Tag: campaign finance
One More Step Away from Democracy
by Jake Williams on Jan.21, 2010, under Uncategorized
UPDATED BELOW
Only in a depraved, oligarchic society such as ours, in which materialism and capital are the entire points of living and the only barometer of success, can spending money be equated to free speech. The United States Supreme Court ruled that restrictions on regulations limiting the influence and participation of corporations in our elections were unconstitutional.
Justice Kennedy, who had recently speculated that the Civil Rights Act was unfair (don’t you feel bad for all those poor racists who don’t want the niggers to vote?), wrote, “We find no basis for the proposition that, in the context of political speech, the government may impose restrictions on certain disfavored speakers.” Kennedy is begging the question. He sets up a false premise in order to justify his erroneous conclusion. Corporations spending millions of dollars in order to campaign on behalf on certain candidates isn’t what the Founding Fathers had in mind when they protected individual citizens from government reprisal for voicing dissent, disapproval, etc. And it’s not as if these multi-billion dollar corporations have been disenfranchised (like African-Americans in the South whom the ‘unfair’ Civil Rights Act was meant to protect). In fact, all this depraved ruling does is help this country move the democratic process one step further away from ordinary citizens and toward the oligarchic factions of our society, the wealthy-elite.
Justice Stevens wrote, “”The court’s ruling threatens to undermine the integrity of elected institutions around the nation.” This is no mere threat – it is a de facto inevitability. Those in California will well remember what happened in the despicable Prop. 8 election and subsequent scandal, when it was revealed that the Mormon church spent obscene amounts of money to alter the outcome of a sovereign state’s election and, in doing so, managed to use it’s vast wealth (and thus influence) to change public opinion. That’s not free speech. That’s just manipulation. And now corporate America has been given free reign to manipulate the voting public ad nauseam.
UPDATE:
The President had the following to say about this travesty of a decision: “It is a major victory for big oil, Wall Street banks, health insurance companies and the other powerful interests that marshal their power every day in Washington to drown out the voices of everyday Americans. This ruling gives the special interests and their lobbyists even more power in Washington—while undermining the influence of average Americans who make small contributions to support their preferred candidates.”

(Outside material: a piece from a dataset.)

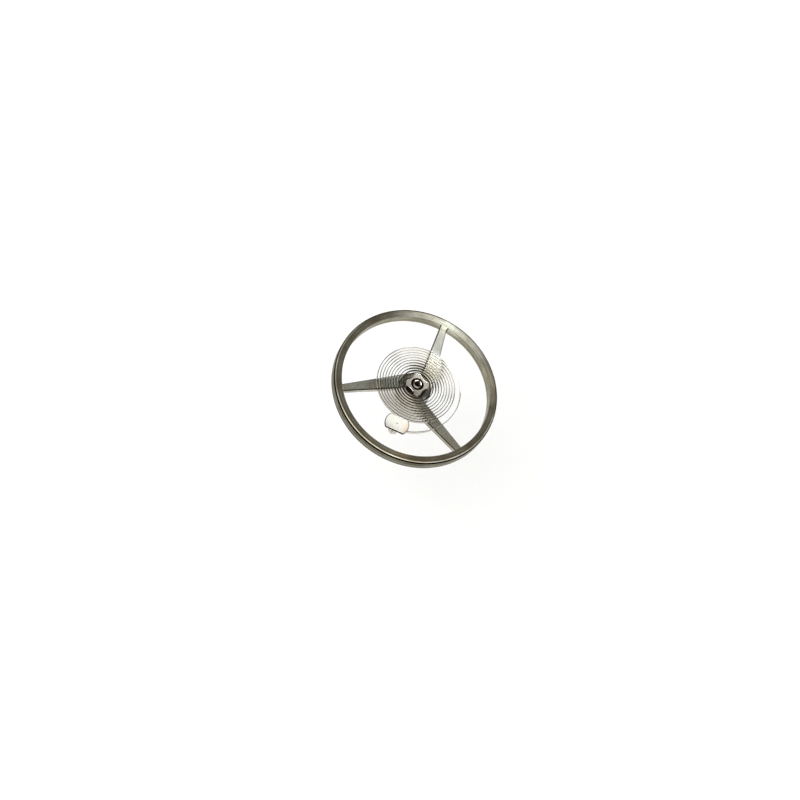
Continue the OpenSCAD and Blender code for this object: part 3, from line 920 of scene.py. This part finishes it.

Corporate money has already eroded the effectiveness of representative democracy in this country. Those who doubt this need only look to the pathetic attempts at health care “reform” that have been molested time and time again by insurance companies and the health care industry. Now watering down bills, influencing legislation, and putting in corporate-constructed Manchurian candidates will be even easier. And perfectly legal.